Rod Clark Essay - The Ten Minute Brook

Air Date: Week of

A Northern Cardinal (photo: Bigstockphoto.com)

Writer Rod Clark tells us about a sudden, short lived surprise the melting winter snows brought him in a meadow on his Wisconsin farm.



Transcript

CURWOOD: In many parts of the US, winter has worn out its welcome, and as it finally slips away on his Wisconsin farm, writer Rod Clark made a remarkable and fleeting discovery.


The last patches of snow still linger in Rod Clark's Wisconsin meadows (photo: Rod Clark)

Clark: Have I ever told you about the ten minute brook? I myself have seen it only once in its full glory, sparkling and cold as it carved its way through snow and reluctant ice. My dog Morley discovered it, abandoning our path through the woods in sudden pursuit of the unknown.

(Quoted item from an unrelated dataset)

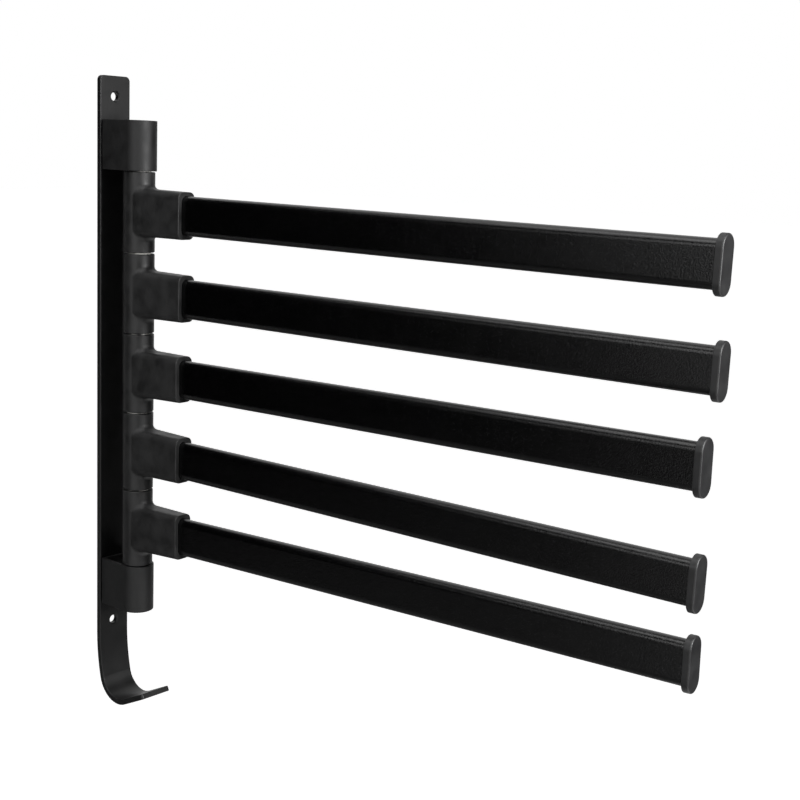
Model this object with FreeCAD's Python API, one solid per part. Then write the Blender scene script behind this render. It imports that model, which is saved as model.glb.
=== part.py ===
import FreeCAD, Part
import math
import os
from FreeCAD import Placement, Rotation, Vector

# Swing arm towel bar: five flat-oval bars that swing side to side on one upright rod,
# carried off a wall strip whose lower end is bent into a hook.
# Millimetres, +Z up. The wall is the plane Y = 0 and the bars reach towards -Y.
# The origin is midway between the two wall screw holes, on the back face of the strip.

# ---------------------------------------------------------------- driving dimensions
ARM_PITCH = 50.0                 # from one knuckle to the next along the rod
ARM_REACH = 382.4                # rod axis to the outer face of an end cap
REST_SWING_DEG = (4.65, 5.80, 4.12, 4.73, 4.99)    # top arm first, turned about +Z
ARM_TILT_DEG = (-0.32, -0.29, 0.63, -0.45, 0.96)   # top arm first, tip up is positive

PLATE_WIDTH = 22.5
PLATE_THICKNESS = 3.5
PLATE_CORNER_RADIUS = 3.0
PLATE_EDGE_RADIUS = 0.55         # all along its edges
PLATE_TOP_MARGIN = 12.5          # top edge above the centre of the top wall hole
WALL_HOLE_RADIUS = 2.75
WALL_HOLE_CHAMFER = 0.75
WALL_HOLE_MARGIN = 14.1          # hole centre beyond the outer end of a bracket

HOOK_STRAIGHT = 6.5              # straight strip below the bottom wall hole
HOOK_LEAD_RADIUS = 131.0         # back face, the slow start of the bend
HOOK_LEAD_DEG = 13.6
HOOK_BEND_RADIUS = 18.0          # back face, the tight part of the bend
HOOK_BEND_DEG = 102.6
HOOK_TIP_LENGTH = 21.2
HOOK_TIP_CORNER_RADIUS = 1.5

PIVOT_STANDOFF = 24.4            # front face of the strip to the rod axis
BRACKET_WIDTH = 20.7
BRACKET_HEIGHT = 30.3
BRACKET_WALL = 2.0
BRACKET_BACK_CORNER = 1.2
BRACKET_EDGE_RADIUS = 0.3
BRACKET_GAP = 0.5                # end of a bracket to the knuckle beside it

KNUCKLE_RADIUS = 9.4
KNUCKLE_EDGE_CHAMFER = 0.35
SOCKET_REACH = 40.4              # rod axis to the mouth of the socket
SOCKET_FLOOR = 16.4              # rod axis to the floor of the socket
SOCKET_TOP_WALL = 2.15           # above and below the bar, at the mouth
SOCKET_SIDE_WALL = 2.65          # each side of the bar, at the mouth
SOCKET_CORNER_RADIUS = 4.0
SOCKET_ROOT_HEIGHT = 28.9        # the socket widens towards the rod axis
SOCKET_ROOT_WIDTH = 18.0
SOCKET_BLEND_RADIUS = 4.0        # where the socket grows out of the sleeve
SOCKET_RIM_RADIUS = 0.4

BAR_HEIGHT = 23.8
BAR_THICKNESS = 8.0
BAR_WALL = 1.2

CAP_OVERHANG = 2.65              # how far the cap stands proud of the bar all round
CAP_THICKNESS = 4.0
CAP_EDGE_RADIUS = 0.9            # round the outer face
CAP_BACK_RADIUS = 0.3            # round the face beside the bar
CAP_SPIGOT_LENGTH = 10.0

ROD_RADIUS = 4.0
BUSH_WALL = 1.45
BUSH_LENGTH = 12.0
BUSH_FLANGE_RADIUS = 7.0
BUSH_FLANGE_THICKNESS = 0.45

PLUG_OUTER_RECESS = 5.0          # plug below the free end of its bracket
PLUG_INNER_RECESS = 3.0          # plug below the end that faces the knuckles
PLUG_WEB = 4.0                   # what is left of the plug beyond the rod's end

END_SCREW_RADIUS = 2.5
END_SCREW_GRIP = 10.0            # how far it goes into the rod
END_SCREW_HEAD_RADIUS = 4.4
END_SCREW_HEAD_HEIGHT = 2.7
END_SCREW_CROWN_RADIUS = 1.6
END_SCREW_DRIVE_RADIUS = 1.7
END_WASHER_RADIUS = 5.0
END_WASHER_THICKNESS = 1.0

BRACKET_SCREW_RADIUS = 2.0
BRACKET_SCREW_GRIP = 9.0         # how far it goes into the plug
BRACKET_SCREW_HEAD_RADIUS = 3.9
BRACKET_SCREW_CROSS = 5.0        # across its cross recess
BRACKET_SCREW_SPREAD = 12.0      # between the two screws of one bracket

BAR_SCREW_RADIUS = 1.5
BAR_SCREW_HEAD_RADIUS = 2.9
BAR_SCREW_CROSS = 3.8
BAR_SCREW_INSET = 11.0           # back from the mouth of the socket
BAR_SCREW_REACH = 2.2            # how far it ends beyond the bar's wall

SCREW_DRIVE_DEPTH = 1.2
SCREW_SLOT_WIDTH = 0.9
SCREW_HEAD_ROOM = 1.0            # cleared above a countersunk head

# ---------------------------------------------------------------- clearances
ROD_CLEARANCE = 0.05             # rod in bush and in plug
SEAT_CLEARANCE = 0.02            # pressed seats: bush in knuckle
FIT_CLEARANCE = 0.15             # bar in socket, spigot in bar, plug in bracket
THREAD_CLEARANCE = 0.03          # screw in its tapped hole
HOLE_CLEARANCE = 0.25            # screw in a plain hole
THRUST_CLEARANCE = 0.1           # between one bush flange and what it faces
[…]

I called him several times, listening for the jingle of his tags in the crisp air. At first there was only the cawing of some refrigerated crow, and then - I heard it. Nothing sings like a brook, in that crystal braid of voices, saying: Listen to me! I am water, clear and crystal, trickling down over moss and stone. So I was thrilled - but also astonished! To the best of my knowledge, there was no brook on my land!


As the last snow melts, pools and streams appear. (photo: Rod Clark)

But then I found Morley lapping at an icy rivulet that had magically appeared on the hillside - and the mystery was solved. Heavy snows in the upper field had melted, and finally the weight of the water had pierced the dam of snow at the edge of the rows and poured into woods below, creating a tiny brook where none had been before. And standing there, I listened carefully, because I knew that in a few minutes, the upper field would be drained, and the song of the brook would be brief. And it was important to listen to this music pouring out of winter into April, because the brook was singing of warmer days to come and all the songs that would follow, like the one I was hearing just then, above the rush of water, as a young cardinal, perched high in the pines began to sing his ruby song of love for any lady cardinal perching in the woods, and all the world to hear.


Rod Clark expects spring flowers in his garden soon (Rod Clark)


Rod Clark's Cambridge Wisconisn farmhouse home (photo Rod Clark)

CURWOOD: Rod Clark lives and writes in Cambridge, Wisconsin. He's the editor and publisher of Rosebud magazine.